The existing TAG software was well-suited for the task, Green said, but the group needed to make several key modifications to make the Nobel experiences work. For example, TAG is designed to be connected to the Internet, but there was no reliable connection available at the exhibit’s first showing at the ArtScience Museum in Singapore. So the group had to load all the data directly onto the machines — a fairly labor-intensive task, Green said.

Designing for a colossal 82-inch display was another challenge.

“It’s absolutely huge in person and it was something we’d never tried before,” Green said. “When you’re standing there touching it, you can’t see the edges of the screen.” That meant the team had to take special care to make icons, menus and other objects discoverable on the sides of the screen.

“We have icons that are 2 feet wide,” Green said. “It seems kind of absurd when you think of smart phones or computers, because most screens aren’t two feet wide to begin with. But we really had to do things that would capture the attention of users and create new ways of making such a big screen intuitive to use.”

Laureates look on
Nobel laureates Wole Soyinka and Stefan Hell take a look at the digital presentation of Alfred Nobel’s handwritten will.

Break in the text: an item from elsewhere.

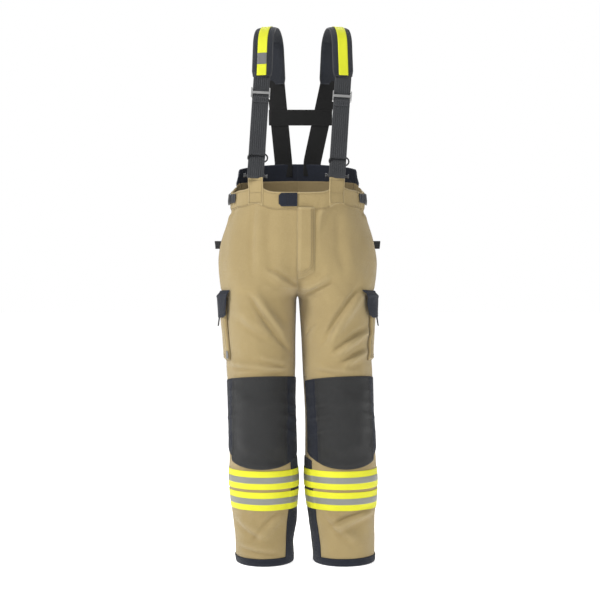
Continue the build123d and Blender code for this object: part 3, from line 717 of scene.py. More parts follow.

The team spent many hundreds of person-hours getting everything exactly as they and the Nobel Foundation wanted it. All that work paid off when Green traveled to Singapore last week to install the exhibit. “The install went amazingly smoothly,” he said.

But the real payoff was watching rapt audiences use the displays. In particular, Green got to see two Nobel laureates — Wole Soyinka, winner of the literature prize in 1986, and Stefan Hell, who won the chemistry prize last year — interact with the displays.

“That was really cool,” he said.

There was a temptation, Green admits, to throw in a few Easter eggs related to Brown’s resident Nobel laureate, Leon Cooper, who won the prize in physics in 1972. “We considered it,” Green said. “But we decided in the end it was probably best not to.”

The TAG group grew out of an ambitious project begun by van Dam and his group nearly a decade ago to digitize a work of art called the Garibaldi Panorama. The Garibaldi, a two-sided watercolor scroll, stands four-and-a-half feet tall and stretches a staggering 273 feet long. Too large and fragile to be easily viewed or studied by scholars, the digital version enables people to interact with and view the work in a way that wasn’t possible before.

The Nobel exhibit is the latest feather in TAG’s cap, and van Dam says he’s proud of the work his students did.

“They worked very hard on this,” van Dam said. “Trent himself worked insane hours. He slept only a few hours a night for far too many nights.”

The exhibit will run at the ArtScience Museum in Singapore for the next three months and then begin touring the globe. Future venues will be determined in the coming months.